The FedEx man leaves the boxes
at the front door in a stack
The pool service man always parks around the back
When Neil cleans the car
she let's him do it in the drive
When the groomer trims the dog
she makes him do it all outside
When I see you leave the house at quarter after 1
I just have to stop and wonder
is it really that much fun?
To live a life of leisure at the age of 35
I'm not sure just how you even know that you're alive
To some I'm sure she's all they ever hoped they'd be
But I don't think a life like that
would ever work for me
When I see you leave the house at a quarter after noon
I just have to stop and wonder
just what is it that you do?
I guess a trip to Nordstrom's is a way to kill some time
Before the next appointment
or the day's first glass of wine
But surely there is something
that she really wants to do
Besides another pants suit and another pair of shoes
When I see you leave the house at a quarter after 2
I just have to stop and wonder
just what is it that you do?
(c) Ingram Music LLC, All Rights Reserved
Lullaby (4:47) (listen to a sample)
Music by Daniel Lewis
Lyrics by Benjamin Hatfield
You lay beside me
Deep in the night
I see your passion
Cloaked by the light
You feel my surrender
I hear your need
We both taste the love
We need need it to breath
I've tried to find the words to write
To tell you how I feel tonight
God how I love you, this is your lullaby
Your eyes shine upon me
Your arms hold me to you
Your lips touch me lightly
Your hands holding mine
My eyes fill with tears
My arms feel so light
My lips are upon yours
My hands hold you tight
When I found you I found my life
Nothing else could be so right
I give you myself, my love, and this lullaby
I've tried to find the words to write
To tell you how I feel tonight
God how I love you, this is your lullaby
When I found you I found my life
Nothing else could be so right
I give you myself, my love, and this lullaby
(c) Ingram Music LLC, All Rights Reserved
Commentary from Daniel:
I got a new drum machine for Christmas 2006 and this is what came of it.

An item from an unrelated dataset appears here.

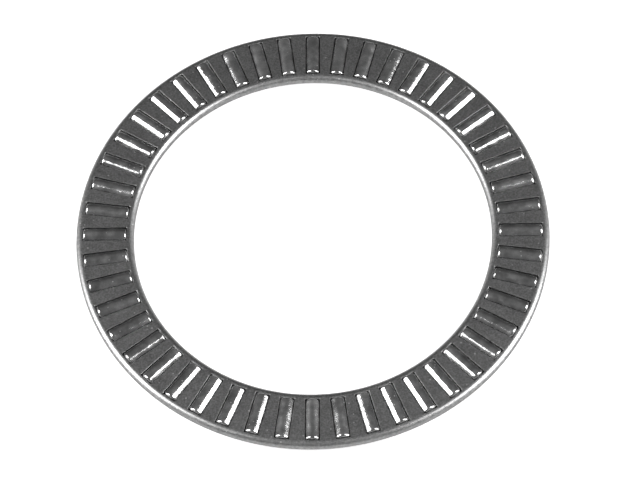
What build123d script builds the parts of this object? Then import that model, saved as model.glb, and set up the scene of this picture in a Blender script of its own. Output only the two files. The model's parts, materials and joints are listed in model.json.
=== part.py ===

I really like this song a lot too - the numerous musical layers work well and Hatfield's mildly amused lyrics do it justice. The guitar chords are the same as Billy Joel's "A Matter of Trust" which I've always loved and wished that I wrote - so this is my version of it.
Commentary from Benjamin:
This was written about my neighborhood, which seems to be full of women who don't work, don't take care of children, don't take care of their house, don't seem to do much of anything except spend full time taking care of themselves. Now, I am no Neanderthal who thinks a woman's place is with children. My point is just that we should all be doing something with our lives. If you don't have a job, don't take care of your children (but have several), don't cook, clean, etc., then just what is it that you do (other than ride around in your luxury car and purchase personal care products/services)? Whenever it involves work of any kind, they "have people for that." I live in this neighborhood, so in a sense I guess I participate in the "lifestyle" by simply being present, but the last I checked, I have a job (2 actually), mow my lawn, take care of my child (when I'm not working), and generally engage in productive activities to fill my days and nights. And it's also not that "I think there ought to be a law" or that we should raise taxes until they can't afford to live like that. No, it's their right and their money - but I think they harm themselves by living a relatively meaningless existence and I hope they figure that out someday and get something done.
Commentary from Daniel:
I wrote this song in 2000. I think it rocks as a flat out love song and an endcap to the album. Saying "goodnight" as it were. Again, Hatfield's lyrics are the cornerstone that bring it all together. Discounting the lines concerning physical intimacy, I'd almost like to dedicate this song to everyone in my life that I love - my son Alex, my friends, etc. I give you myself, my love, and this Lullaby...
Peace and goodnight. :-)
Commentary from Benjamin:
My goal here was a straight-up, no-holds-barred, no-equivocations love song. No dark shadows. No musing about how it will all end someday (but that's OK!). No pain or sadness of any kind. It's the first time I have ever tried to write a set of lyrics like that (which shows what a box I usually live in), and I think I nailed it. This is my other first or second favorite song (depending on the day and my mood, and subject to change without notice). Oh, and Daniel once had a set of lyrics he had written for this (same name, Lullaby), but I'll let him tell that story, should he choose to do so.